Cadre, vous êtes nommé aujourd’hui Ministre de l’éducation nationale du pays, où un jour très prochain vous serez remplacé par un autre. Profitez de cette belle occasion pour faire de cette belle langue un modèle performant par excellence, en posant le jalon de son enseignement dans les écoles publiques et privées. La réalisation pratique d’un tel projet ne devrait pas souffrir d’une quelconque négligence. Elle a besoin de votre capacité de réflexion et de votre disposition à sensibiliser, motiver les linguistes, les historiens, les enseignants, la direction de l’enseignement supérieur à porter un soutien infaillible pour la réalisation de ce projet dont vous serez bien entendu l’acteur principal.

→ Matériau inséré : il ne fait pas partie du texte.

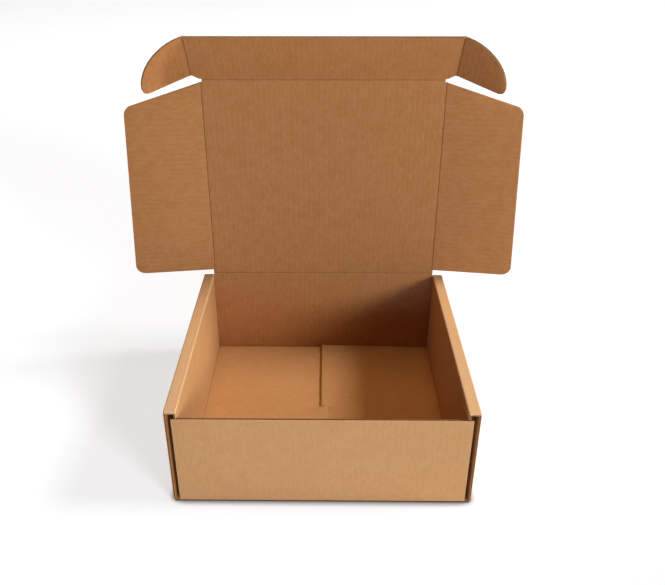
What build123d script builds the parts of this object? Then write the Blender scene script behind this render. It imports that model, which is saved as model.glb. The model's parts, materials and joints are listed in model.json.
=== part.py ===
# Folding box of corrugated board, standing open: a tray with rolled-over side walls, and a lid
# with two side wings, a tuck flap and two rounded ears.
# The origin is the middle of the tray's bottom. +X is to the right, +Y to the back, +Z up.
import os
from math import cos, radians, sin, tan

from build123d import *

# Board and creases
board = 3.0  # thickness of the board
layer_gap = 0.3  # between two layers that lie on each other
crease_gap = 0.15  # from a panel's end to the rounded crease of the flap it carries
bend_radius = 2.2  # of the board's middle line, where a wall is bent up or over
corner_radius = 3.5  # outside, where the front and back walls leave the bottom

# Tray
front_width = 305.0  # of the front and back walls, over their corner flaps
depth = 263.0  # from the front face to the back face
front_height = 114.6
side_height = 123.6  # top of the rolled-over side walls
ear_slot = 3.8  # between a corner flap and the outer side wall
corner_flap_length = 74.0
corner_flap_taper = 9.0  # how much lower a corner flap is at its free end
end_gap = 0.6  # from the inner side walls and floor flaps to the front and back walls

# Floor flaps, which lock into each other across the middle
slit_y = 4.5  # where the two flaps pass through each other
slit_gap = 0.8
ramp_start = 25.0  # from the middle, where an upper tongue starts to rise
ramp_length = 11.0
left_upper_reach = 7.0  # how far the left flap's upper tongue goes past the middle
right_upper_reach = 1.5
left_lower_reach = 11.0
right_lower_reach = 4.0

# Lid
lid_clearance = 2.2  # from the side walls' tops to the closed lid
wing_play = 0.4  # from a folded wing to the inner side wall
lid_foot = 4.5  # height of the wider strip beside the lid's hinge crease

# Wings
wing_width = 102.5
wing_foot = 4.8  # from the lid's hinge to a wing's lower edge
wing_head = 3.5  # from the tuck flap's crease to a wing's upper edge
wing_corner = 12.0
wing_head_slope = 15.5  # degrees that the upper edge falls outwards
wing_side_slope = 2.6  # degrees that the free edge leans inwards
wing_angle = 7.0  # degrees forward of the lid, as the box stands

# Tuck flap and ears
tuck_length = 66.0
tuck_angle = 31.0  # degrees forward of the lid, as the box stands
ear_reach = 59.9
ear_arc_radius = 52.3
ear_corner = 9.0
ear_heel_slope = 2.5  # degrees that an ear's lower edge rises outwards
ear_play = 0.5  # from a closed ear up to the top of the side wall it slides under
ear_angle = 35.0  # degrees inward of the tuck flap, as the box stands

# Levels and faces that follow from these sizes
half_board = board / 2
half_depth = depth / 2
front_inside = -half_depth + board
back_inside = half_depth - board
corner_flap_face = front_width / 2
outer_wall_inside = corner_flap_face + ear_slot
outer_wall_face = outer_wall_inside + board
inner_wall_outside = corner_flap_face - board - layer_gap
inner_wall_face = inner_wall_outside - board
side_top_underside = side_height - board
floor_flap_middle = board + layer_gap + half_board
upper_tongue_middle = floor_flap_middle + board + layer_gap
tray_width = 2 * outer_wall_face

# Hinge lines, each in the middle of the board
hinge_y = half_depth - half_board
hinge_z = side_height + lid_clearance + half_board
tuck_line_y = -half_depth - layer_gap - half_board  # of the closed lid, in front of the front wall
lid_length = hinge_y - tuck_line_y
wing_line_x = inner_wall_face - wing_play - half_board
ear_line_x = outer_wall_inside - layer_gap - half_board
crease_setback = half_board + crease_gap
ear_foot = hinge_z - side_top_underside + ear_play
ear_heel = ear_foot + ear_reach * tan(radians(ear_heel_slope))

os.makedirs("parts", exist_ok=True)


def wall_loop(y_wall, y_inner_face, wall_top, toward):
    """A front or back wall with its two corner flaps, bent toward the middle of the tray."""
    mid_y = (y_wall + y_inner_face) / 2
    flap_x = corner_flap_face - half_board
    flap_end = y_wall + toward * corner_flap_length
    with BuildPart() as loop:
        with BuildSketch() as plan:
            with BuildLine() as middle_line:
                FilletPolyline(
                    (-flap_x, flap_end),
                    (-flap_x, mid_y),
                    (flap_x, mid_y),
                    (flap_x, flap_end),
                    radius=bend_radius,
                )
            trace(line_width=board)
        extrude(amount=wall_top)
        # The flaps hang free of the bottom and get lower towards their ends
        flap_low = board + layer_gap
        flap_high = min(wall_top, side_top_underside - layer_gap)
        with BuildSketch(Plane.YZ.offset(-outer_wall_face)) as flap_side:
            with BuildLine():
                Polyline(
                    (y_inner_face, flap_low),
                    (flap_end, flap_low + corner_flap_taper),
                    (flap_end, flap_high - corner_flap_taper),
                    (y_inner_face, flap_high),
                    (y_wall, flap_high),
                    (y_wall, 0),
                    (y_inner_face, 0),
                    close=True,
                )
            make_face()
        extrude(amount=tray_width, mode=Mode.INTERSECT)
    return loop.part


front_wall = wall_loop(-half_depth, front_inside, front_height, 1)
back_wall = wall_loop(half_depth, back_inside, side_top_underside - layer_gap, -1)

with BuildPart() as tray:
    # Bottom, outer side walls, tops, inner side walls and floor flaps are one bent strip
    with BuildSketch(Plane.XZ.offset(-half_depth)) as side_section:
        with BuildLine():
            FilletPolyline(
                (-ramp_start, floor_flap_middle),
                (-inner_wall_face - half_board, floor_flap_middle),
                (-inner_wall_face - half_board, side_height - half_board),
                (-outer_wall_face + half_board, side_height - half_board),
                (-outer_wall_face + half_board, half_board),
                (outer_wall_face - half_board, half_board),
                (outer_wall_face - half_board, side_height - half_board),
                (inner_wall_face + half_board, side_height - half_board),
                (inner_wall_face + half_board, floor_flap_middle),
                (ramp_start, floor_flap_middle),
                radius=bend_radius,
            )
        trace(line_width=board)
    extrude(amount=depth)

    # The inner walls and floor flaps stop short of the front and back walls
    inner_low = board + layer_gap / 2
    inner_high = side_top_underside - layer_gap / 2
    end_cut = board + end_gap
    with BuildSketch(Plane.XY.offset(inner_low)) as wall_ends:
        with Locations((0, -half_depth + end_cut / 2), (0, half_depth - end_cut / 2)):
            Rectangle(2 * inner_wall_outside + layer_gap, end_cut)
    extrude(amount=inner_high - inner_low, mode=Mode.SUBTRACT)

    # Each floor flap ends in an upper and a lower tongue, one each side of the slit
    flap_front = -half_depth + end_cut
    flap_back = half_depth - end_cut
    slit_front = slit_y - slit_gap / 2
    slit_back = slit_y + slit_gap / 2
    for side, upper_span, upper_reach, lower_span, lower_reach in (
        (-1, (flap_front, slit_front), left_upper_reach, (slit_back, flap_back), left_lower_reach),
        (1, (slit_back, flap_back), right_upper_reach, (flap_front, slit_front), right_lower_reach),
    ):
        with BuildSketch(Plane.XZ.offset(-upper_span[1])) as upper_tongue:
            with BuildLine():
                Polyline(
                    (side * (ramp_start + board), floor_flap_middle),
                    (side * ramp_start, floor_flap_middle),
                    (side * (ramp_start - ramp_length), upper_tongue_middle),
                    (-side * upper_reach, upper_tongue_middle),
                )
            trace(line_width=board)
        extrude(amount=upper_span[1] - upper_span[0])
        with BuildSketch(Plane.XZ.offset(-lower_span[1])) as lower_tongue:
            with Locations((side * (ramp_start - lower_reach) / 2, floor_flap_middle)):
                Rectangle(ramp_start + lower_reach, board)
        extrude(amount=lower_span[1] - lower_span[0])

    add(front_wall)
    add(back_wall)

    # The back wall rises between the side walls to the lid's crease
    with BuildSketch(Plane.XY.offset(board)) as back_rise:
        with Locations((0, hinge_y)):
            Rectangle(2 * (inner_wall_face - layer_gap), board)
    extrude(amount=hinge_z - crease_setback - board)

    # Notches in the bottom free the outer side walls from the front and back walls
    with BuildSketch() as notches:
        with GridLocations(2 * corner_flap_face + ear_slot, depth - board, 2, 2):
            Rectangle(ear_slot, board)
    extrude(amount=board, mode=Mode.SUBTRACT)

    # Seen from the side, the sheet is bent round at the foot of the front and back walls
    with BuildSketch(Plane.YZ.offset(-outer_wall_face)) as silhouette:
        with Locations((0, hinge_z / 2)):
            Rectangle(depth, hinge_z)
        fillet(silhouette.vertices().group_by(Axis.Y)[0], radius=corner_radius)
    extrude(amount=tray_width, mode=Mode.INTERSECT)

tray.part.label = "tray"
export_step(tray.part, "parts/tray.step")

# The lid stands upright on its crease
lid_half_width = wing_line_x - crease_setback
lid_foot_half_width = inner_wall_face - layer_gap
with BuildPart() as lid:
    with BuildSketch(Plane.XZ.offset(-hinge_y)) as lid_face:
        with Locations((0, hinge_z)):
            Rectangle(
                2 * lid_half_width,
                lid_length - crease_setback,
                align=(Align.CENTER, Align.MIN),
            )
            Rectangle(2 * lid_foot_half_width, lid_foot, align=(Align.CENTER, Align.MIN))
    extrude(amount=half_board, both=True)
    with BuildSketch(Plane.YZ) as hinge_crease:
        with Locations((hinge_y, hinge_z)):
            Circle(half_board)
    extrude(amount=lid_foot_half_width, both=True)

lid.part.label = "lid"
export_step(lid.part, "parts/lid.step")

# Wings, on the lid's two sides
wing_top = lid_length - wing_head
head_drop = wing_width * tan(radians(wing_head_slope))
side_lean = (wing_top - head_drop) * tan(radians(wing_side_slope))
for name, side in (("left_wing", -1), ("right_wing", 1)):
    lean = radians(wing_angle)
    wing_plane = Plane(
        origin=(side * wing_line_x, hinge_y, hinge_z),
        x_dir=(side * cos(lean), -sin(lean), 0),
        z_dir=(-side * sin(lean), -cos(lean), 0),
    )
    with BuildPart() as wing:
        with BuildSketch(wing_plane) as wing_face:
            with BuildLine():
                Polyline(
                    (0, side * wing_foot),
                    (wing_width, side * wing_foot),
                    (wing_width - side_lean, side * (wing_top - head_drop)),
                    (0, side * wing_top),
                    close=True,
                )
            make_face()
            fillet(wing_face.vertices().sort_by(Axis.X)[-2:], radius=wing_corner)
        extrude(amount=half_board, both=True)
        with BuildSketch(Plane.XY.offset(hinge_z + wing_foot)) as wing_crease:
            with Locations((side * wing_line_x, hinge_y)):
                Circle(half_board)
        extrude(amount=wing_top - wing_foot)
    wing.part.label = name
    export_step(wing.part, f"parts/{name}.step")

# Tuck flap, on the lid's free edge, with sloped shoulders out to the ears
tilt = radians(tuck_angle)
tuck_plane = Plane(
    origin=(0, hinge_y, hinge_z + lid_length),
    x_dir=(1, 0, 0),
    z_dir=(0, -cos(tilt), -sin(tilt)),
)
with BuildPart() as tuck_flap:
    with BuildSketch(tuck_plane) as tuck_face:
        tuck_side = ear_line_x - crease_setback
        with BuildLine():
            Polyline(
                (-lid_half_width, 0),
                (lid_half_width, 0),
                (tuck_side, ear_foot),
                (tuck_side, tuck_length),
                (-tuck_side, tuck_length),
                (-tuck_side, ear_foot),
                close=True,
            )
        make_face()
    extrude(amount=half_board, both=True)
    with BuildSketch(Plane.YZ) as tuck_crease:
        with Locations((hinge_y, hinge_z + lid_length)):
            Circle(half_board)
    extrude(amount=lid_half_width, both=True)

tuck_flap.part.label = "tuck_flap"
export_step(tuck_flap.part, "parts/tuck_flap.step")

# Ears, on the tuck flap's two ends
for name, side in (("left_ear", -1), ("right_ear", 1)):
    fold = radians(ear_angle)
    outward = tuck_plane.x_dir * (side * cos(fold)) + tuck_plane.z_dir * sin(fold)
    ear_root = tuck_plane.from_local_coords(Vector(side * ear_line_x, 0, 0))
    ear_plane = Plane(
        origin=ear_root,
        x_dir=outward,
        z_dir=outward.cross(tuck_plane.y_dir),
    )
    crease_plane = Plane(origin=ear_root, x_dir=outward, z_dir=tuck_plane.y_dir)
    with BuildPart() as ear:
        with BuildSketch(ear_plane) as ear_face:
            with BuildLine():
                Polyline((0, tuck_length), (0, ear_foot), (ear_reach, ear_heel))
                RadiusArc((0, tuck_length), (ear_reach, ear_heel), ear_arc_radius)
            make_face()
            fillet(ear_face.vertices().sort_by(Axis.X)[-1], radius=ear_corner)
        extrude(amount=half_board, both=True)
        with BuildSketch(crease_plane.offset(ear_foot)) as ear_crease:
            Circle(half_board)
        extrude(amount=tuck_length - ear_foot)
    ear.part.label = name
    export_step(ear.part, f"parts/{name}.step")
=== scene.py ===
import json
import math

import bmesh
import bpy
import numpy as np
from mathutils import Matrix, Vector


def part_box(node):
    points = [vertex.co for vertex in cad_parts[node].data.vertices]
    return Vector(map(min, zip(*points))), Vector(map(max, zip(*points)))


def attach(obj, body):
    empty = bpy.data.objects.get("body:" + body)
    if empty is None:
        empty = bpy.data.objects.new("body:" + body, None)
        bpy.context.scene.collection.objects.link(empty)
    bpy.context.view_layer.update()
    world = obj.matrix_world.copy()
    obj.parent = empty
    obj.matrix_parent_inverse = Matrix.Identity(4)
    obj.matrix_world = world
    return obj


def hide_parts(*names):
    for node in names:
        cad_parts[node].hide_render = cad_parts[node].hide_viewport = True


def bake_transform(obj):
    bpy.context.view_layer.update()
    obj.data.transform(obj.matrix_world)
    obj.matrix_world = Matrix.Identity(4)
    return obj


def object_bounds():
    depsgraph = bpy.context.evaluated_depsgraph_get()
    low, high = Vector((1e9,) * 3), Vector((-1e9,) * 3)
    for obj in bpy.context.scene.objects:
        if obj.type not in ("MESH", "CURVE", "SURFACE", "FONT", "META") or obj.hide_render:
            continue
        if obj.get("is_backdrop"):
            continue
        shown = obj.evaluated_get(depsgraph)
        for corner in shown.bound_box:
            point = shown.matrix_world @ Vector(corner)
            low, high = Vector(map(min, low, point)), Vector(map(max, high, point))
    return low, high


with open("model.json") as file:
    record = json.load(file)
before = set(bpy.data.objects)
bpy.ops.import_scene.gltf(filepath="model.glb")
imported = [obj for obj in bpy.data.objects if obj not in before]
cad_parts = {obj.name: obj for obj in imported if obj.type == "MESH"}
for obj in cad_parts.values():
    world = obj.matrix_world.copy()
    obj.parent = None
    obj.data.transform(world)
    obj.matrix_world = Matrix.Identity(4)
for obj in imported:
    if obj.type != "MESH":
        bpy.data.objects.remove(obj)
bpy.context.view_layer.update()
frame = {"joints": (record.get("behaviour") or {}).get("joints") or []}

MM = 0.001
FRAME_WIDTH, FRAME_HEIGHT = 665, 585

# Places and sizes that the frame gives
joints = {joint["name"]: joint for joint in frame["joints"]}
hinge = Vector(joints["lid_hinge"]["pos_m"])
tuck_hinge = Vector(joints["tuck_fold"]["pos_m"])
wing_line = joints["right_wing_fold"]["pos_m"][0]
ear_line = joints["right_ear_fold"]["pos_m"][0]
wing_angle = -math.radians(joints["right_wing_fold"]["range_deg"][0])
tuck_angle = -math.radians(joints["tuck_fold"]["range_deg"][0])
ear_angle = -math.radians(joints["right_ear_fold"]["range_deg"][0])
tray_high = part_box("tray")[1]
lid_low, lid_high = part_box("lid")
tuck_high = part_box("tuck_flap")[1]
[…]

Comoriens que nous sommes, nous attendons de vous cette détermination, cette mission à vouloir transformer l’abandon du comorien par l’État en une leçon dont le but est d’accorder une grande importance à une politique linguistique nécessaire à l’apprentissage de cette belle langue dont la grammaire s’identifie, s’impose, s’affirme et s’apprête à être enseignée. Je reste convaincu que ce projet pourrait se mûrir lorsque vous laisserez, il faut le dire, cette langue s’enseigner pour s’ouvrir au bonheur de tous ceux qui veulent l’utiliser pour le développement de notre littérature et de notre économie. Notre langue n’est pas une entité figée fixée une fois pour toute. Elle doit bouger à tout moment, et nous voudrions que votre force intellectuelle et politique soit présente dans l’exercice de ce combat, qui fera de vous un homme respecté et respectable.
Espérant que cette lettre est de nature à vous donner satisfaction, je vous prie, Monsieur le Ministre, de bien vouloir marquer votre accord pour l’apprentissage du comorien dans nos institutions.